In discussing creation in Summa I 65-74, it seems to me that Aquinas is at least open to some level in creativity in how he takes the Genesis creation account to be true. For instance, in Summa 1, Q97 he holds that it was in the nature of man's unfallen body to die (on the theory that mortality is a part of a creature nature and humanity's nature did not change) but that the effect of the unfallen soul upon the body was such that it kept it from dying. In Summa I, Q96, Art. 1 he argues that even before the fall predators still ate meat, killing other animals in order to do so, because the fall would not have changed the nature of predators.

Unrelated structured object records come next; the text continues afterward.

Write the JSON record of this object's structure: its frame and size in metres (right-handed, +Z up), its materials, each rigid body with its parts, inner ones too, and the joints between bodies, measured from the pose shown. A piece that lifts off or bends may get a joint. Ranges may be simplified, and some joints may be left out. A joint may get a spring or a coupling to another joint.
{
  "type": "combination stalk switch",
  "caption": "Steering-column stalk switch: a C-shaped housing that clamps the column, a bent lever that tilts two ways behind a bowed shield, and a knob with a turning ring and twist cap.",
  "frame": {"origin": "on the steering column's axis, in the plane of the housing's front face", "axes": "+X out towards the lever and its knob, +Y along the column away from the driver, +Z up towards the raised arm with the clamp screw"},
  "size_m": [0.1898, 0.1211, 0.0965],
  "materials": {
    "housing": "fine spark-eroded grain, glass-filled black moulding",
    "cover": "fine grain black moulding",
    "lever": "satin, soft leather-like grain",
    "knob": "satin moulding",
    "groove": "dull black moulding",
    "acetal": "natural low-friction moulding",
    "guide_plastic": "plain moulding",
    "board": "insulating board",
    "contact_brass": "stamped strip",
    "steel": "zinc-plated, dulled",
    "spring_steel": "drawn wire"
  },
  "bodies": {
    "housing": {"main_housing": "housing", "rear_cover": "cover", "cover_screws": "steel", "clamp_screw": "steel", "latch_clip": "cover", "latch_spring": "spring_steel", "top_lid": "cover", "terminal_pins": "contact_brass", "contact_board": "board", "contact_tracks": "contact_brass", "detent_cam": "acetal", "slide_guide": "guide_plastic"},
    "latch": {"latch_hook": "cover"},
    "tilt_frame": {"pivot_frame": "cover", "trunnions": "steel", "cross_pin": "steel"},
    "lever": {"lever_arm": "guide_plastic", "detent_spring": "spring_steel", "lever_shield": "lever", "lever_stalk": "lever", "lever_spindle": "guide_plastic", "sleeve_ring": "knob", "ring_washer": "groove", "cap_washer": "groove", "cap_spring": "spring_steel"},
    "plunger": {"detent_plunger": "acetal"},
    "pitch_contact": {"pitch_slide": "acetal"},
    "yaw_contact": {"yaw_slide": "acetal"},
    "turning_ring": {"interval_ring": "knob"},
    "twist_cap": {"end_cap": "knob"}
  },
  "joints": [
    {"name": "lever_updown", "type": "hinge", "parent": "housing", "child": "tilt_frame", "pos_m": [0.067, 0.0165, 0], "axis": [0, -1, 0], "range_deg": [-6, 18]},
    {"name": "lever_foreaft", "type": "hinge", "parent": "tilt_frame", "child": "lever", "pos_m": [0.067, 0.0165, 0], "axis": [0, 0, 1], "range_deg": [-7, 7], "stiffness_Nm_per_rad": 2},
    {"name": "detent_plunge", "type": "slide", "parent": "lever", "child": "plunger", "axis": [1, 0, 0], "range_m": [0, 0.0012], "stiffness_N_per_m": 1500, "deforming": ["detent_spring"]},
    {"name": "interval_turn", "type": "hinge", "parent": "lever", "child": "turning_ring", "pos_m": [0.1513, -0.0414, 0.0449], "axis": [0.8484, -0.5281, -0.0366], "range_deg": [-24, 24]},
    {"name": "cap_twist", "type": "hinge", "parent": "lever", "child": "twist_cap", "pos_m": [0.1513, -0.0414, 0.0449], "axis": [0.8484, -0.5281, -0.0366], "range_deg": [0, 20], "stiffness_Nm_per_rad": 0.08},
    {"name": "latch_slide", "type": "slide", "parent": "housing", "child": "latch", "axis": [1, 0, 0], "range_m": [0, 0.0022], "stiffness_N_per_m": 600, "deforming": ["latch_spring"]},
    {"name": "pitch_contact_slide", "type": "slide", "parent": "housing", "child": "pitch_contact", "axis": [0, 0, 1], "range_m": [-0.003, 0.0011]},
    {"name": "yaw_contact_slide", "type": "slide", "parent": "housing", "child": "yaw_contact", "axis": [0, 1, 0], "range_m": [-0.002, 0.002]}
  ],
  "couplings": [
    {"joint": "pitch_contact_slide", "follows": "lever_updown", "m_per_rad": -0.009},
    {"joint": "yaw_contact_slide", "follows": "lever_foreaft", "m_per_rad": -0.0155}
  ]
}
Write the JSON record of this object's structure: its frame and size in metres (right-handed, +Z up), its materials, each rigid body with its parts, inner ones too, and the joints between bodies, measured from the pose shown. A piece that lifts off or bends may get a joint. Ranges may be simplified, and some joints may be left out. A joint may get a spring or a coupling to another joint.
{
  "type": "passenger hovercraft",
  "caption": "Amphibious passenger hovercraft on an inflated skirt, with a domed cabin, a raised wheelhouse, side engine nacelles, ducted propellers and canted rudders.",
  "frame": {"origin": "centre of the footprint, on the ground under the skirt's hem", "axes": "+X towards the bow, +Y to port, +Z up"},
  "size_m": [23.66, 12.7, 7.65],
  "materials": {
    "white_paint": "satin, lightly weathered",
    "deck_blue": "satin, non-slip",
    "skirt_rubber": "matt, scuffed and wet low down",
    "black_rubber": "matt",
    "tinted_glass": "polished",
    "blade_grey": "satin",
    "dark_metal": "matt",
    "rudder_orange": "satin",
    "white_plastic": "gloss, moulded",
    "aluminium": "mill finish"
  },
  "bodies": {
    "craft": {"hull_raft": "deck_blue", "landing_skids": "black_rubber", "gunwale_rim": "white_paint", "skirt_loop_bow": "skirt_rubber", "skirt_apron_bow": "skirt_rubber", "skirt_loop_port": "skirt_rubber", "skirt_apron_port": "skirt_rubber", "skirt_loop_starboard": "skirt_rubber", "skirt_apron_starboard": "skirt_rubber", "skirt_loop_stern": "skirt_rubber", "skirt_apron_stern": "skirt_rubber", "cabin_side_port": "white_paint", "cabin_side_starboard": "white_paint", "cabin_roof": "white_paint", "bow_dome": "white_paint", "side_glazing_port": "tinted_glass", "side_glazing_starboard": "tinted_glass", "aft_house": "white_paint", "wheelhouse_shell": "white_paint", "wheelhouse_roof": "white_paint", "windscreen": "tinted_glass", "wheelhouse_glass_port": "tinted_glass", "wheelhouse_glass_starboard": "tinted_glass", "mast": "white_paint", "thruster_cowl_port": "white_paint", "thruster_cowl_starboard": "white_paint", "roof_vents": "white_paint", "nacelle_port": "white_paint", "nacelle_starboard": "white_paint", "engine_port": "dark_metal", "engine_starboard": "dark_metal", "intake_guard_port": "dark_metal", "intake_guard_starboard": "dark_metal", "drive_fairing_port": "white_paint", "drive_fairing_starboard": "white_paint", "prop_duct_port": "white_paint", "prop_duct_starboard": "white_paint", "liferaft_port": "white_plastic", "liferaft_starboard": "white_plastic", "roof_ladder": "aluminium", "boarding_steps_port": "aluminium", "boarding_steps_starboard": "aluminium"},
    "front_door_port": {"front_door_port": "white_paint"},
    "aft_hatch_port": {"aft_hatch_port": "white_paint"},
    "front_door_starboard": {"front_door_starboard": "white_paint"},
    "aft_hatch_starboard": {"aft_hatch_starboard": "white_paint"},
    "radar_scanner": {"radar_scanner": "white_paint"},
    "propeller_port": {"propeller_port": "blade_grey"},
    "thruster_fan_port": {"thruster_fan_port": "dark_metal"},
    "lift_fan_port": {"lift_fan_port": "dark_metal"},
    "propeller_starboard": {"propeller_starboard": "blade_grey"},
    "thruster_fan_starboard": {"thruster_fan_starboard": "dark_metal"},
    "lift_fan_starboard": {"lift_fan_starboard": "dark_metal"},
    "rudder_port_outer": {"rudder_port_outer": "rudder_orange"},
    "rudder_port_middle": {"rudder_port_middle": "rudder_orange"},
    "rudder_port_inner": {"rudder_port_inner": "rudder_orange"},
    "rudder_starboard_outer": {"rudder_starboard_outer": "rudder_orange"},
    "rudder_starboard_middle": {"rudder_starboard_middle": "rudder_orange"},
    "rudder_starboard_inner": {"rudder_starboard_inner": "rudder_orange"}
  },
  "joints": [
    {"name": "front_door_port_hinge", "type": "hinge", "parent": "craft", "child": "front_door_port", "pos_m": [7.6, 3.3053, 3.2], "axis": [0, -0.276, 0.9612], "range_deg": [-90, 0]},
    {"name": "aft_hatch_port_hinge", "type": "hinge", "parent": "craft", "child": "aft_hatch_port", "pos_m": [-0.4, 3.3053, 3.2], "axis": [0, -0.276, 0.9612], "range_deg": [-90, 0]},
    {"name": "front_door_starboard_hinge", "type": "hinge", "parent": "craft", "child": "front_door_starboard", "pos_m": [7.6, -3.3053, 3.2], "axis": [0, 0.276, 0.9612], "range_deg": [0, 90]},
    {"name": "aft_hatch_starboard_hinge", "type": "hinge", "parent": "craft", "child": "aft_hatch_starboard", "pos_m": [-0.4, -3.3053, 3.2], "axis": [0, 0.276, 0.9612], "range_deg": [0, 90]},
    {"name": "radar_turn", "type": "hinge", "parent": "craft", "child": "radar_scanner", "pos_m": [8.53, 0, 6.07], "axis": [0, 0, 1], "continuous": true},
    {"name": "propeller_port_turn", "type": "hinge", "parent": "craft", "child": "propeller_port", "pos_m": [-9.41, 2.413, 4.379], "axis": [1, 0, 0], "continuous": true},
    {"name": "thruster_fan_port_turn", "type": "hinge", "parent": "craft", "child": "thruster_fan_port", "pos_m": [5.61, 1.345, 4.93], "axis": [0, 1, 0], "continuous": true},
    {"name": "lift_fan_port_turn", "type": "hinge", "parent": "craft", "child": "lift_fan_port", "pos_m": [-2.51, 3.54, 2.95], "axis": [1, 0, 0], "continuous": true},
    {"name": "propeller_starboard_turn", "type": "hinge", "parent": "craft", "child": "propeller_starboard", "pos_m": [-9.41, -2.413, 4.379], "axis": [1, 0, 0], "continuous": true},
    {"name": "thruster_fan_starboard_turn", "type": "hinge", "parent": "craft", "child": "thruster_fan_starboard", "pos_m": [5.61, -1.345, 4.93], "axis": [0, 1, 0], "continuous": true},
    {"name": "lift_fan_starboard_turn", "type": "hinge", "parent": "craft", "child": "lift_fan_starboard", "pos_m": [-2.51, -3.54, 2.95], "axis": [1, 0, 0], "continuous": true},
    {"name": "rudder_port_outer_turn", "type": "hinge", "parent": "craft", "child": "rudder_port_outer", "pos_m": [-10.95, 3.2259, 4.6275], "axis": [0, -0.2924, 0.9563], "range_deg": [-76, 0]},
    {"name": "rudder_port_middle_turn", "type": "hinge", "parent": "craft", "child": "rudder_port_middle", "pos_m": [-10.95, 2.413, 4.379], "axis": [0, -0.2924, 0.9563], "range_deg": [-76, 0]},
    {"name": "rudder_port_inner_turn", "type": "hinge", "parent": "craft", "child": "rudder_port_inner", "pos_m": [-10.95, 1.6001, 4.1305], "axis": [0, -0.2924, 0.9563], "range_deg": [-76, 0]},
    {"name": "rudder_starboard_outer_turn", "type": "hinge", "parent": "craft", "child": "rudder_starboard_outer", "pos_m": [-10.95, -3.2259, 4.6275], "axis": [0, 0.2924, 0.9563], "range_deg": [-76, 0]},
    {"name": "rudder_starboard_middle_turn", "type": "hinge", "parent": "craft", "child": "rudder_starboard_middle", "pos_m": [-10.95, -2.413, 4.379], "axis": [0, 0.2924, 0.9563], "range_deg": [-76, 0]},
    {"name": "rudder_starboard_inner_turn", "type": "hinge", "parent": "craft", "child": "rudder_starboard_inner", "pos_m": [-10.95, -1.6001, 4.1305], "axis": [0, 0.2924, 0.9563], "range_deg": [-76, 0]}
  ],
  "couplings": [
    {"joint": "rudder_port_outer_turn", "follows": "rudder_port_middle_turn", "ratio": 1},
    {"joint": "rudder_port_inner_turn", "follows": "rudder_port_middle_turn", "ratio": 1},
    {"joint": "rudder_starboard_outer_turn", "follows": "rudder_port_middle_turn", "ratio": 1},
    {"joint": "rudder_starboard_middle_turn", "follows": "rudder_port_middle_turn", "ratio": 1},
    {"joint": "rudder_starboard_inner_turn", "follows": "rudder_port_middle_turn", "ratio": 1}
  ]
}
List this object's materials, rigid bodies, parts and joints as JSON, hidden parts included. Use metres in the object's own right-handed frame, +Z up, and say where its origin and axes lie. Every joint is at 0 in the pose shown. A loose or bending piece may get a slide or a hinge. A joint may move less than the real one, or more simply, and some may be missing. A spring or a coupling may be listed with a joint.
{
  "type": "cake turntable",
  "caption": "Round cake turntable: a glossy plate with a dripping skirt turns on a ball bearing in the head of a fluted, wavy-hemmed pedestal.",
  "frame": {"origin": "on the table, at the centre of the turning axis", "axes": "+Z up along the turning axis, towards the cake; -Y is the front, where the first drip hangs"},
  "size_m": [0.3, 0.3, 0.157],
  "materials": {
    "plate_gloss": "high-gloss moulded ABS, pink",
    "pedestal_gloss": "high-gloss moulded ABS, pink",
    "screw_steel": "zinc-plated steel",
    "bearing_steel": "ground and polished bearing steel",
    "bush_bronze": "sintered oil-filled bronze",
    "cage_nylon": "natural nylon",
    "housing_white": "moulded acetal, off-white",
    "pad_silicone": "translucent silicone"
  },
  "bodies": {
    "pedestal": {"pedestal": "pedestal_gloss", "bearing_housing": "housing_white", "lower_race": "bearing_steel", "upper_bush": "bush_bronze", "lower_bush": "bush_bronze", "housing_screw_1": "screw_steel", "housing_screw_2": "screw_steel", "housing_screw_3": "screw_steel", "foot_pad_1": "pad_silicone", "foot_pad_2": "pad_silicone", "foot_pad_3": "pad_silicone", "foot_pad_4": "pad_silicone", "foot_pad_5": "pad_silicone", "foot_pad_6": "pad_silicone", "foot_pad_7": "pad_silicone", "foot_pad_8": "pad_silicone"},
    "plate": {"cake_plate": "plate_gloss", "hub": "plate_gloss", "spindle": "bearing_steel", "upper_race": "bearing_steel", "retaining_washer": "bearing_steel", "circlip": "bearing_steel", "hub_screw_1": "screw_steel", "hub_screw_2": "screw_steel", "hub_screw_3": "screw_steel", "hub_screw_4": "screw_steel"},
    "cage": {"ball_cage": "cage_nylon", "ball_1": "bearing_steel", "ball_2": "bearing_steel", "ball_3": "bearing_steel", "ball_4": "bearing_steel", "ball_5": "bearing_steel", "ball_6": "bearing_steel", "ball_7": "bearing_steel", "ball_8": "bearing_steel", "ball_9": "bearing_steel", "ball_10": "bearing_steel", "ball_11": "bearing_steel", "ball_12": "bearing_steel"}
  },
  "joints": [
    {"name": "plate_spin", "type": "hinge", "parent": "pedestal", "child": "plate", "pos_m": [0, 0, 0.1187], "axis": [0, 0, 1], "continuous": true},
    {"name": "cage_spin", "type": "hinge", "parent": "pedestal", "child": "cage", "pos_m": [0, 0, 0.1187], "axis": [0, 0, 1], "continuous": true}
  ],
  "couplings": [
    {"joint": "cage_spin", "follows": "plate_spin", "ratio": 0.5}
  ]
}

The big philosophical issue which was in play as to the age of the universe in Aquinas's time was whether the material world was without beginning, which Aristotle had held. Obviously, Christianity teaches that the world was created by God, but some Christians argued that the world having always existed was not inconsistent with God having created it, since God is, after all, constantly holding the world in existence through the active exercise of His will. Aquinas did not accept that argument, so in that sense he sided with an account of world history more like that in Genesis, though I'm not clear whether he had a strong opinion as to the age of the world (or whether that mattered.)
I hope that helps and I would strongly encourage those more knowledgeable than me to weight in.